Une quarantaine d’années plus tard, nous savons ce que cette décision a eu comme conséquences. Non que l’enseignement de cette pensée ait été inutile, mais ce qui a été fatal pour la formation de l’élève marocain, c’est qu’il a été privé d’apprendre ce qu’a été la philosophie depuis Platon jusqu’à nos jours. Son esprit a eu un horizon unique et forcément limité. On a écarté de grands penseurs et évité la diversité.

Aujourd’hui, on apprend qu’un manuel scolaire «Manar at tarbia al islamyia» considère que la philosophie est «une production contraire à l’islam et est l’essence de la dégénérescence». Les auteurs de ce manuel se sont inspirés d’un certain théologien du XIIIème siècle, Ibn As Salah Achahrazouri qui considérait la philosophie comme «le summum de la démence et de la dépravation».

Halte ! Sa Majesté le roi a demandé qu’on révise les manuels scolaires. Pourquoi a-t-on laissé ce manuel là diffuser des idées démentes et dépravantes? Sans philosophie, sans poésie, sans littérature, sans culture, une société rejoint lentement mais sûrement l’état sauvage et barbare.

Dans un roman à paraître en février prochain Villa Taylor de Canesi et Rahmani, on trouve cette citation de Winston Churchill qui répondait à ceux qui lui demandaient de couper dans le budget de la culture pour soutenir l’effort de guerre : «Alors pourquoi nous battons-nous?».

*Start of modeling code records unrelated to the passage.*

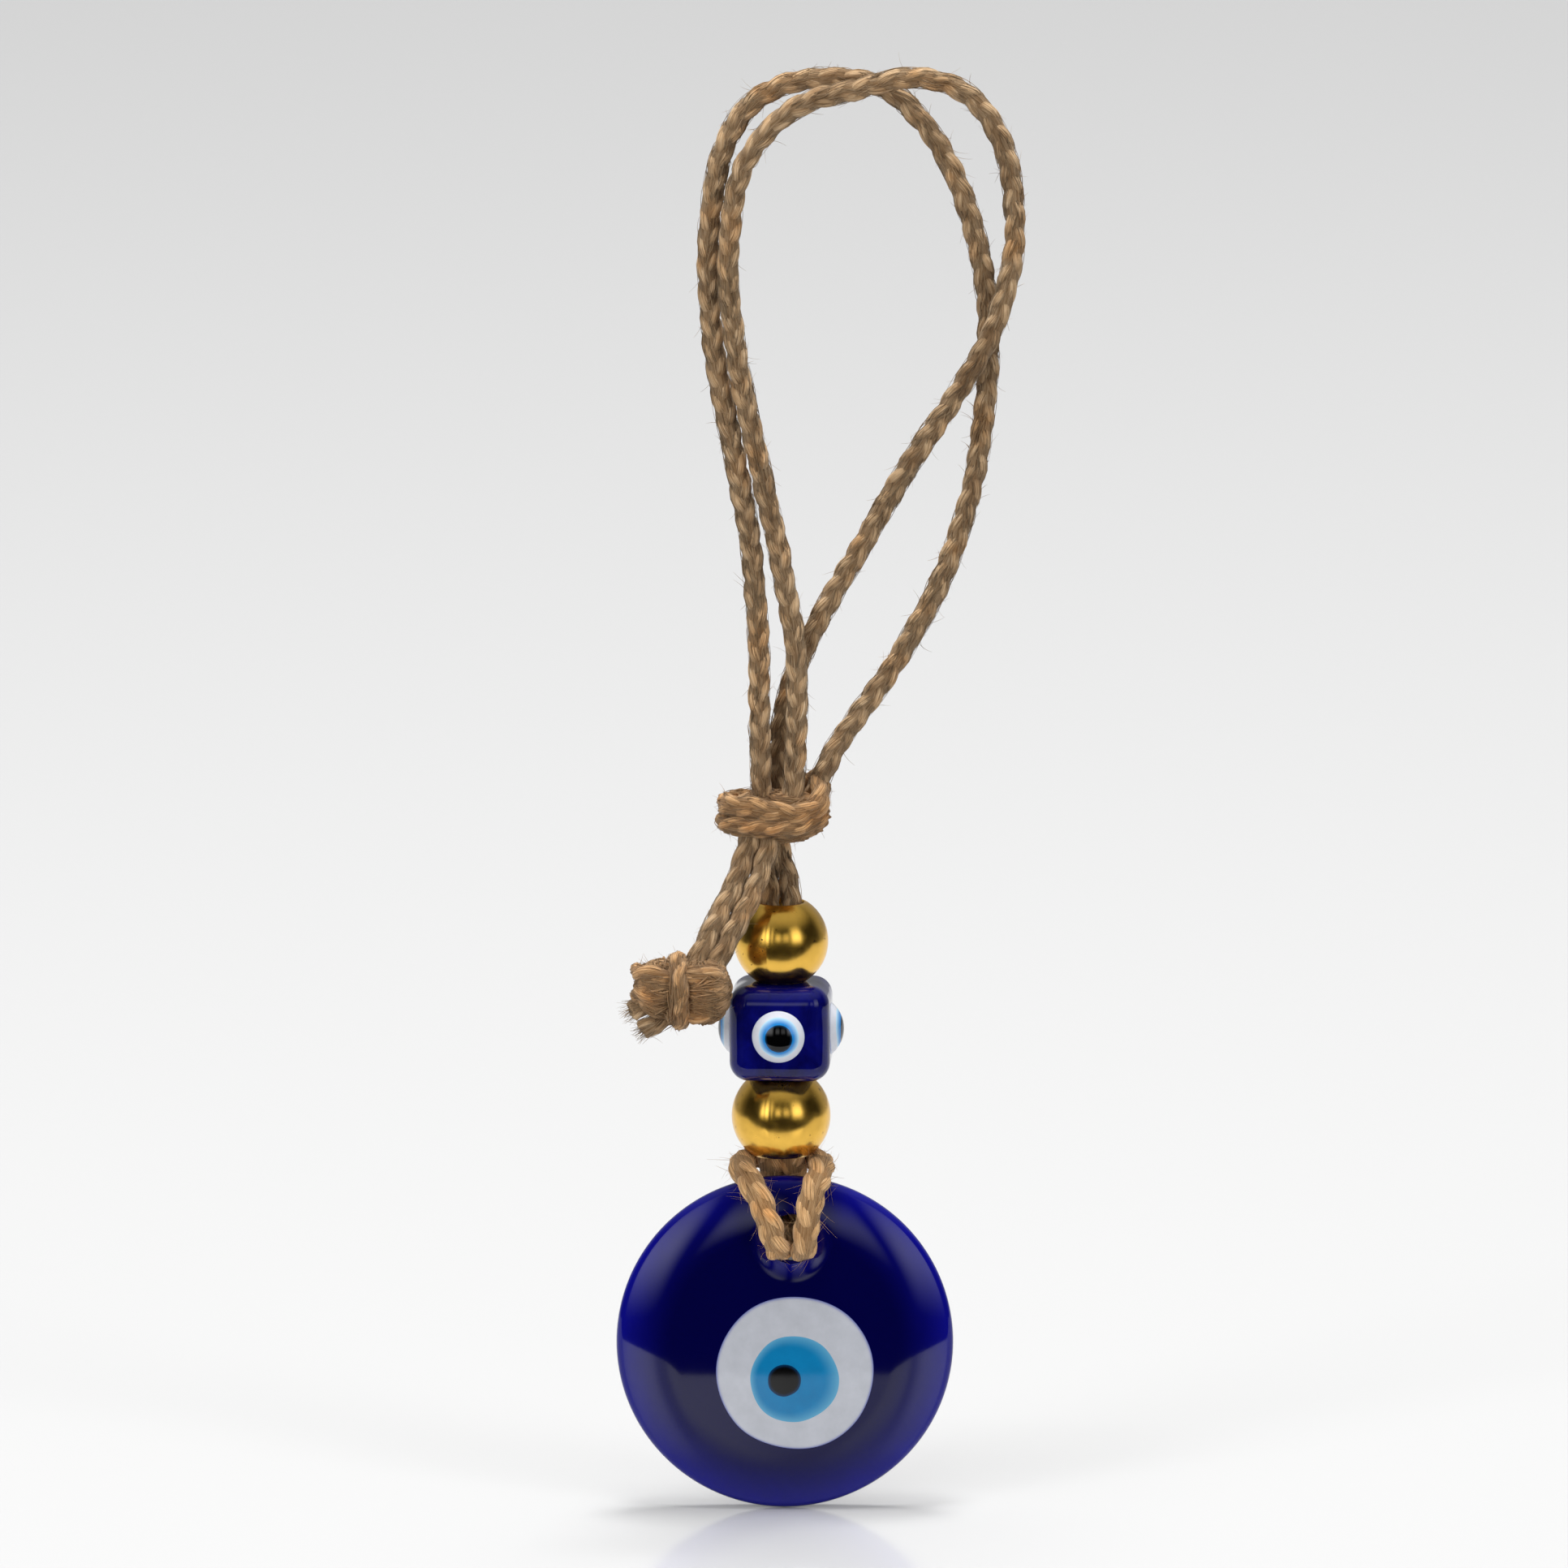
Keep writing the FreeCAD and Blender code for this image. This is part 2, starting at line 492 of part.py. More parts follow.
add_cord("loop_inner", [
    (knot_x + 2.4, -1.5, knot_top - 1.2), (-10.0, -1.45, -85.0), (-10.3, -1.5, -75.1),
    (-12.1, -1.2, -64.2), (-14.6, -0.8, -52.7), (-17.1, -0.7, -41.7), (-18.9, -0.8, -31.8),
    (-19.7, -0.9, -21.9), (-18.8, -1.0, -12.0), (-15.9, -1.2, -5.5), (-10.1, -1.5, -0.3),
    (-2.4, -1.7, 1.5), (4.0, -1.6, 3.2), (9.8, -1.3, 2.5), (14.2, -1.0, -0.7),
    (17.2, -0.7, -6.2), (18.6, -0.6, -13.0), (18.6, -1.2, -21.3), (16.2, -1.7, -30.2),
    (11.9, -1.3, -38.2), (6.6, -0.4, -46.0), (1.9, 0.4, -53.8), (-2.2, 1.2, -61.3),
    (-6.3, 1.8, -68.2), (-9.5, 1.9, -74.6), (-11.9, 1.7, -81.1), (-12.8, 1.3, -88.2),
    (knot_x, 1.0, knot_top - 1.7)], size("loop_spread"))

stack_x = size("stack_x")
strand = size("strand_offset")
meeting = size("lower_bead_z")
stack_top = size("upper_bead_z") + size("upper_bead_height") / 2
for side, sign, top_x in (("left", -1, knot_x - 2.4), ("right", 1, knot_x + 0.55)):
    x = stack_x + sign * strand
    add_cord(f"neck_strand_{side}", [
        (top_x, 0.2, knot_floor - 0.6), (x + (top_x - x) * 0.3, 0.0, knot_floor - 4.7),
        (x, 0.1, stack_top - 0.9), (x, -0.1, stack_top - 7.0), (x, 0.1, stack_top - 16.0),
        (x, -0.1, stack_top - 23.0), (x, 0.0, meeting - 0.15)])

# The hitch: down behind the glass, forward through the hole, up before the
# glass, outwards and back over the rim, and across behind the standing strands.
hole_x = size("hole_x")
hole_z = size("hole_z")
disc_top = size("disc_top")
level = size("hitch_level")
front_y = size("disc_plane_y") - size("disc_front_height") - size("cord_radius") - 0.15
behind_y = size("disc_plane_y") + size("disc_back_height") + size("cord_radius") + 0.55
add_cord("hitch_cord", [
    (stack_x - strand, 0.0, meeting - 0.15), (stack_x - strand, 0.1, meeting - 3.25),
    (stack_x - strand, 0.65, level + 0.7), (-13.5, behind_y, disc_top - 1.35),
    (hole_x - strand, behind_y, hole_z + 0.1), (hole_x - strand, front_y, hole_z + 0.1),
    (-15.4, front_y, disc_top - 1.85), (-17.4, -3.6, level - 0.4), (-18.0, -0.8, level + 0.4),
    (-17.3, 2.6, level + 0.25), (-14.6, 5.1, level), (-10.2, 5.1, level),
    (-7.5, 2.6, level + 0.25), (-6.9, -0.8, level + 0.4), (-7.3, -3.9, level - 0.65),
    (-8.6, front_y, disc_top - 1.85), (hole_x + strand, front_y, hole_z + 0.1),
    (hole_x + strand, behind_y, hole_z + 0.1), (-10.7, behind_y, disc_top - 1.35),
    (stack_x + strand, 0.65, level + 0.7), (stack_x + strand, 0.1, meeting - 3.25),
    (stack_x + strand, 0.0, meeting - 0.15)])

stopper_top = size("stopper_z") + size("stopper_half_height")
add_cord("tail_strand_left", [
    (knot_x - 4.5, -3.8, knot_floor - 0.7), (-18.9, -5.0, -105.2), (-21.3, -6.8, -110.0),
    (-24.2, -8.2, stopper_top - 1.3)])
add_cord("tail_strand_right", [
    (knot_x - 1.6, -3.6, knot_floor - 0.8), (-16.0, -5.0, -105.4), (-18.6, -6.6, -110.3),
    (-22.0, -8.0, stopper_top - 2.4)])

# -------------------------------------------------------------- check, write
doc.recompute()
for thing in doc.Objects:
    if {"Invalid", "Error"} & set(thing.State):
        raise RuntimeError(f"{thing.Name}: {thing.State}")
    shape = getattr(thing, "Shape", None)
    if shape is not None and thing.TypeId.startswith(("Part::", "PartDesign::")):
        if shape.isNull() or not shape.isValid():
            raise RuntimeError(f"{thing.Name}: no valid shape")

os.makedirs("parts", exist_ok=True)
for name, thing in nodes.items():
    if len(thing.Shape.Solids) != 1:
        raise RuntimeError(f"{name}: {len(thing.Shape.Solids)} solids")
    thing.Shape.exportStep(f"parts/{name}.step")
print(f"{len(nodes)} sub-parts written")
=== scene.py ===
"""Looks of the evil eye ornament: plaited jute, glass and gold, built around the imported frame."""
import json
import math

import bmesh
import bpy
import numpy as np
from bpy.props import FloatProperty, FloatVectorProperty, PointerProperty
from mathutils import Matrix, Vector, noise

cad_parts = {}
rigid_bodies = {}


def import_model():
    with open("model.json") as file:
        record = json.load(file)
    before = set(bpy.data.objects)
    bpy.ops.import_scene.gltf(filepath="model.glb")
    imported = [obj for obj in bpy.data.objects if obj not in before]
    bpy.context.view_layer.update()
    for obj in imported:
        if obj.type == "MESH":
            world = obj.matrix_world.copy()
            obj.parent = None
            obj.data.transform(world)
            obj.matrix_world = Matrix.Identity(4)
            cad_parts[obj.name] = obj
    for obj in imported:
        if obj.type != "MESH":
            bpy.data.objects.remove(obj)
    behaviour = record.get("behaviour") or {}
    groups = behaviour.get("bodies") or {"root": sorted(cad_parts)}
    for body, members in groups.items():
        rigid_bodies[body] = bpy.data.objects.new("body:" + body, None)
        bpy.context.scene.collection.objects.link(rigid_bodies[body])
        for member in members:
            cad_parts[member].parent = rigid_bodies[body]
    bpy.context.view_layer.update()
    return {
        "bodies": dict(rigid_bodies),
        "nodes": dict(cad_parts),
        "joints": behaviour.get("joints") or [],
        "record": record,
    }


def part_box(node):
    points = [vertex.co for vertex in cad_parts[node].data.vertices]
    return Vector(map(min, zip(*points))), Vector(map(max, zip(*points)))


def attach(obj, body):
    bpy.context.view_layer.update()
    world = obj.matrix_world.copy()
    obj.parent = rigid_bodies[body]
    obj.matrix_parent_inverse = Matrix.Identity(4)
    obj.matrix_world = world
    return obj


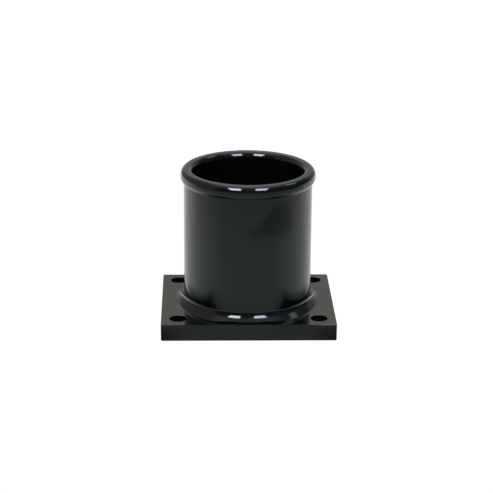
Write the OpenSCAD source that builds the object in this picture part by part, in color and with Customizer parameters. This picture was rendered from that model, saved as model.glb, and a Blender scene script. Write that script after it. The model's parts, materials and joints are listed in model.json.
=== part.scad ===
// Stanchion base: a flanged deck socket for a 2 inch (50.8 mm) stanchion tube.
// Origin: centre of the plate's underside. +Z runs up the socket and -Y is the front.
// All sizes are in millimetres.

/* [Base plate] */
// Plate length, side to side
plate_w = 81.4; // [80:0.1:100]
// Plate depth, front to back
plate_d = 68.1; // [67:0.1:90]
// Plate thickness
plate_t = 7.9; // [6.5:0.1:12]
// Radius of the plate's four upright corners
corner_r = 1; // [0.6:0.1:3]
// Chamfer round the plate's top and bottom edges
edge_chamfer = 0.5; // [0.2:0.1:0.8]
// Distance between bolt holes, side to side
bolt_spacing_x = 65.6; // [65:0.1:67]
// Distance between bolt holes, front to back
bolt_spacing_y = 51.9; // [51.5:0.1:54]
// Diameter of the bolt holes
bolt_hole_d = 8; // [6:0.1:8.2]

/* [Socket] */
// Height of the rim above the deck
socket_h = 73.5; // [60:0.1:120]
// Outside diameter of the socket tube
tube_d = 60.3; // [60:0.1:60.6]
// Inside diameter of the finished bore
bore_d = 51.3; // [51.1:0.1:51.6]
// Outside diameter of the rolled rim
rim_d = 63.3; // [62.9:0.1:63.7]
// Height of the straight band between the rim's round top and its round underside
rim_band = 1; // [0.2:0.1:1.4]
// Height of the welded foot above the plate
foot_h = 4.9; // [4.4:0.1:5.3]
// Radius of the hollow that blends the foot into the socket
foot_r = 4; // [3.6:0.1:4.6]
// Slope of the foot's straight lower face, in degrees from upright
foot_slope = 46; // [40:1:48]
// How far the foot is dressed back from the plate's front and back edges
foot_margin = 1.5; // [1:0.1:2]

/* [Liner] */
// Wall of the plastic liner
liner_wall = 1.1; // [0.8:0.1:1.3]
// Thickness of the liner's inward foot flange
liner_foot_t = 1.5; // [1:0.1:3]

/* [Set screws] */
// Thread diameter
screw_d = 6; // [5:0.5:6]
// Screw length
screw_len = 4; // [4:0.5:5]
// Height of the screws above the deck
screw_z = 42; // [30:1:50]
// Angle between the two screws, shared equally either side of the back
screw_spread = 60; // [40:5:90]

/* [Hidden] */
$fn = 96;
eps = 0.01;

// Plate
hole_chamfer = 0.15;
tube_seat_depth = 4;
floor_z = plate_t - tube_seat_depth;
drain_r = 4;

// Socket tube
tube_r = tube_d / 2;
bore_r = bore_d / 2;
tube_in_r = bore_r + liner_wall;

// Rim: a rounded bead whose inner side is flush with the bore
rim_bead_r = (rim_d / 2 - bore_r) / 2;
rim_mid_r = bore_r + rim_bead_r;
rim_top_mid_z = socket_h - rim_bead_r;
rim_low_mid_z = rim_top_mid_z - rim_band;
rim_under_z = rim_low_mid_z - sqrt(pow(rim_bead_r, 2) - pow(tube_r - rim_mid_r, 2));
spigot_r = (tube_in_r + tube_r) / 2;
spigot_h = 2.2;
rim_seat_z = rim_under_z + spigot_h;

// Foot weld: a hollow that runs out into a straight face. Its top keeps a little thickness.
foot_lip = 0.1;
foot_mid_r = tube_r + foot_lip + foot_r;
foot_mid_z = plate_t + foot_h;
face_top_r = foot_mid_r - foot_r * cos(foot_slope);
face_top_z = foot_mid_z - foot_r * sin(foot_slope);
foot_out_r = face_top_r + (face_top_z - plate_t) * tan(foot_slope);

// Liner
liner_gap = 0.05;
liner_out_r = tube_in_r - liner_gap;
liner_top_z = rim_seat_z - 0.1;
liner_drain_r = 8;
liner_screw_gap = 0.4;

// Set screws
screw_r = screw_d / 2;
thread_gap = 0.05;
screw_tip_r = bore_r + 0.2;
screw_chamfer = 0.5;
hex_af = screw_d / 2;
hex_depth = 2;
cup_r = 1.4;
cup_depth = 0.7;

// Places children at all four bolt holes.
module at_bolts() {
    for (x = [-1, 1], y = [-1, 1])
        translate([x * bolt_spacing_x / 2, y * bolt_spacing_y / 2, 0]) children();
}

// Outline of the plate seen from above, with round corners.
module plate_outline() {
    square([plate_w - 2 * corner_r, plate_d], center = true);
    square([plate_w, plate_d - 2 * corner_r], center = true);
    for (x = [-1, 1], y = [-1, 1])
        translate([x * (plate_w / 2 - corner_r), y * (plate_d / 2 - corner_r)]) circle(corner_r);
}

// Section through the plate across a width, with its four edges chamfered.
module plate_section(width) {
    c = edge_chamfer;
    half = width / 2;
    polygon([[-half + c, 0], [half - c, 0], [half, c], [half, plate_t - c],
             [half - c, plate_t], [-half + c, plate_t], [-half, plate_t - c], [-half, c]]);
}

// Solid that a section sweeps along Y (turn = 0) or along X (turn = 90).
module swept(turn) {
    rotate([0, 0, turn])
        rotate([90, 0, 0])
            linear_extrude(plate_w + plate_d, center = true) children();
}

// A hole along Z from z0 to z1, with a chamfer at each mouth.
module chamfered_hole(r, z0, z1, chamfer) {
    translate([0, 0, z0 - eps]) cylinder(r = r, h = z1 - z0 + 2 * eps);
    translate([0, 0, z0 - eps]) cylinder(r1 = r + chamfer + eps, r2 = r, h = chamfer + eps);
    translate([0, 0, z1 - chamfer]) cylinder(r1 = r, r2 = r + chamfer + eps, h = chamfer + eps);
}

module base_plate() {
    color("#1d1f21")
    difference() {
        intersection() {
            linear_extrude(plate_t) plate_outline();
            swept(0) plate_section(plate_w);
            swept(90) plate_section(plate_d);
        }
        at_bolts() chamfered_hole(bolt_hole_d / 2, 0, plate_t, hole_chamfer);
        translate([0, 0, floor_z]) cylinder(r = tube_r, h = plate_t);
        chamfered_hole(drain_r, 0, floor_z, hole_chamfer);
    }
}

// Turns the children, which lie along +Z, to point outwards through one set screw's hole.
module at_screw(side) {
    rotate([0, 0, side * screw_spread / 2])
        translate([0, 0, screw_z])
            rotate([-90, 0, 0]) children();
}

module socket_tube() {
    color("#1d1f21")
    difference() {
        rotate_extrude()
            polygon([[tube_in_r, floor_z], [tube_r, floor_z], [tube_r, rim_under_z],
                     [spigot_r, rim_under_z], [spigot_r, rim_seat_z], [tube_in_r, rim_seat_z]]);
        for (side = [-1, 1]) at_screw(side) cylinder(r = screw_r, h = tube_r + 1);
    }
}

module foot_weld() {
    color("#1d1f21")
    intersection() {
        rotate_extrude()
            difference() {
                polygon([[tube_r, plate_t], [foot_out_r, plate_t], [face_top_r, face_top_z],
                         [tube_r + foot_lip, foot_mid_z], [tube_r, foot_mid_z]]);
                translate([foot_mid_r, foot_mid_z]) circle(foot_r);
            }
        translate([-plate_w / 2, foot_margin - plate_d / 2, 0])
            cube([plate_w, plate_d - 2 * foot_margin, socket_h]);
    }
}

module rim_ring() {
    color("#1d1f21")
    rotate_extrude()
        difference() {
            union() {
                translate([rim_mid_r, rim_top_mid_z]) circle(rim_bead_r);
                translate([rim_mid_r, rim_low_mid_z]) circle(rim_bead_r);
                translate([rim_mid_r, rim_low_mid_z]) square([rim_bead_r, rim_band]);
                translate([bore_r, rim_seat_z]) square([rim_bead_r, rim_top_mid_z - rim_seat_z]);
            }
            translate([0, rim_under_z - 2 * rim_bead_r]) square([rim_d, 2 * rim_bead_r]);
            translate([0, rim_under_z - eps]) square([spigot_r, spigot_h + eps]);
        }
}

module bore_liner() {
    color("#101113")
    difference() {
        rotate_extrude()
            polygon([[liner_drain_r, floor_z], [liner_out_r, floor_z], [liner_out_r, liner_top_z],
                     [bore_r, liner_top_z], [bore_r, floor_z + liner_foot_t],
                     [liner_drain_r, floor_z + liner_foot_t]]);
        for (side = [-1, 1])
            at_screw(side) cylinder(r = screw_r + liner_screw_gap, h = tube_r);
    }
}

// A socket set screw with a hollowed cup point, standing in its hole with its tip towards the bore.
module set_screw(side) {
    r = screw_r - thread_gap;
    tip = screw_tip_r;
    head = tip + screw_len;
    c = screw_chamfer;
    color("silver")
    at_screw(side)
        difference() {
            rotate_extrude()
                polygon([[0, tip + cup_depth], [cup_r, tip], [r - c, tip], [r, tip + c],
                         [r, head - c], [r - c, head], [0, head]]);
            translate([0, 0, head - hex_depth]) cylinder(d = hex_af / cos(30), h = hex_depth + 1, $fn = 6);
        }
}

base_plate();
socket_tube();
foot_weld();
rim_ring();
bore_liner();
set_screw(1);  // set_screw_left
set_screw(-1);  // set_screw_right
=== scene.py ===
"""Looks of the stanchion base: a gloss black deck socket for a 2 inch stanchion.

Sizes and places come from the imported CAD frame, in metres. Each piece is a fresh mesh, finer
than its CAD node, which stands for that node and rides on its body.
"""
import json
import math

import bmesh
import bpy
from mathutils import Matrix, Quaternion, Vector


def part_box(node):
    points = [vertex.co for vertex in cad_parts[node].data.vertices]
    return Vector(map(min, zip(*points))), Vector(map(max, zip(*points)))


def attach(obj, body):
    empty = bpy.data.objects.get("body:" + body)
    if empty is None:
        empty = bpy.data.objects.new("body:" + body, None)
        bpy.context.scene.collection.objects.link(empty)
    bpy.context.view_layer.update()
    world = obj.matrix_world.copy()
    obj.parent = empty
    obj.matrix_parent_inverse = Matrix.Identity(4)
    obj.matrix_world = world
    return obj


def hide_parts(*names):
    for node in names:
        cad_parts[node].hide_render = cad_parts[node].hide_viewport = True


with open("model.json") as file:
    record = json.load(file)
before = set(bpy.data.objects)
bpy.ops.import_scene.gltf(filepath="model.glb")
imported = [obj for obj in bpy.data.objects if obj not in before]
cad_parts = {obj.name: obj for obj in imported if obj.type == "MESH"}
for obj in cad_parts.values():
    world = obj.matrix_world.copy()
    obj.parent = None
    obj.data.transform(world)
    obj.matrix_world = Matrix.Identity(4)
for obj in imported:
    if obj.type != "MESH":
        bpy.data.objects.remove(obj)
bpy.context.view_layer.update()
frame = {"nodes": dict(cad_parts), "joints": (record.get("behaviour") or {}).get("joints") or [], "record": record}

MM = 0.001
TURN = 2 * math.pi

# Gap round the liner and round each set screw
FIT_GAP = 0.05 * MM


# ---------------------------------------------------------------- sizes from the frame

mounts = {mount["name"]: mount for mount in frame["record"]["mounts"]}
bore_r = mounts["stanchion_bore"]["dims"]["r_mm"] * MM
bolt_r = mounts["deck_bolts"]["dims"]["hole_r_mm"] * MM
bolt_x = mounts["deck_bolts"]["dims"]["spacing_x_mm"] * MM / 2
bolt_y = mounts["deck_bolts"]["dims"]["spacing_y_mm"] * MM / 2

plate_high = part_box("base_plate")[1]
tube_low, tube_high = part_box("socket_tube")
rim_low, rim_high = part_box("rim_ring")
liner_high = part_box("bore_liner")[1]
weld_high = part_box("foot_weld")[1]
screws = {side: frame["nodes"]["set_screw_" + side] for side in ("left", "right")}

tube_r = tube_high.x
liner_r = liner_high.x
tube_in_r = liner_r + FIT_GAP
floor_z = tube_low.z
seat_z = tube_high.z
bead_r = (rim_high.x - bore_r) / 2
bead_mid_r = bore_r + bead_r
bead_top_z = rim_high.z - bead_r
bead_low_z = rim_low.z + math.sqrt(bead_r ** 2 - (tube_r - bead_mid_r) ** 2)
spigot_r = (tube_in_r + tube_r) / 2
foot_top_z = weld_high.z

# Sizes that the frame's boxes and record don't give
PLATE_CORNER = 1.0 * MM
PLATE_EDGE = 0.5 * MM
HOLE_EDGE = 0.15 * MM
SMALL_EDGE = 0.15 * MM
COAT_FILLET = 0.4 * MM
DRAIN_R = 4.0 * MM
LINER_DRAIN_R = 8.0 * MM
LINER_FOOT = 1.5 * MM
LINER_SCREW_R = 3.4 * MM

# Half the side of the square that is left open in a wall for a screw's hole
HOLE_HALF = 4.3 * MM

# The weld: the radius of its hollow, and the slope of its face in degrees from upright
FOOT_R = 4.0 * MM
FOOT_SLOPE = 46.0
# How far the hollow's top stands off the tube, and how deep the weld is sunk into tube and plate
FOOT_STANDOFF = 0.02 * MM
FOOT_SUNK = 0.15 * MM
# How far out the weld may reach at the front and back, and how much farther at the sides
FOOT_FRONT_R = 32.4 * MM
FOOT_WIDER = 4.3 * MM
# The radius of its toe at the front, and how far towards the sides the toe starts to soften
FOOT_TOE_R = 0.1 * MM
FOOT_SOFT_FROM = 0.72
# Its faint waviness: its depth, then the share, number and start angle of each set of waves
FOOT_WAVE = 0.03 * MM
FOOT_WAVES = ((0.5, 3, 0.7), (0.3, 7, 2.1), (0.2, 13, 4.0))
HOLLOW_STEPS = 24
FACE_STEPS = 10
TOE_STEPS = 12

# Steps round each arc: the plate's corners, its rounded edges, a plain hole, the bead's coating
# fillet, its underside, its top, and the liner's inner edge
CORNER_STEPS = 8
EDGE_STEPS = 4
HOLE_STEPS = 96
FILLET_STEPS = 6
BEAD_LOW_STEPS = 24
BEAD_TOP_STEPS = 72
LINER_STEPS = 4

# Edges that bend more than this, in degrees, stay crisp, and the rim and screws have their own
SHARP_ANGLE = 35
RIM_SHARP_ANGLE = 50
SCREW_SHARP_ANGLE = 32

# Points closer than this are one point, and levels closer than this are one level
SAME_POINT = 1e-7
SAME_LEVEL = 1e-6

# An edge this many hole radii from a hole's middle, or nearer, belongs to that hole
NEAR_HOLE = 1.1

# Columns in every revolved mesh, and the rows and columns of the square left open for a hole
SEGMENTS = 240
WINDOW = 12

# Rings of faces between that square and the hole's edge, as shares of the way
PATCH_SHARES = (0.4, 0.75, 1.0)


# ---------------------------------------------------------------- mesh helpers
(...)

Interrogé par Le Monde, Noureddine Affaya, professeur de philosophie moderne et d’esthétique à l’université Mohammed V de Rabat, auteur de De la critique philosophique contemporaine a précisé les choses: «Les professeurs de philosophie sont des foyers de résistance contre la bêtise, la régression et l’amalgame. Et, heureusement, des espaces d’expression et d’apprentissage de l’esprit critique émergent, que ce soit grâce aux supports numériques ou dans des lieux de vie culturels qui échappent au contrôle des différents censeurs.»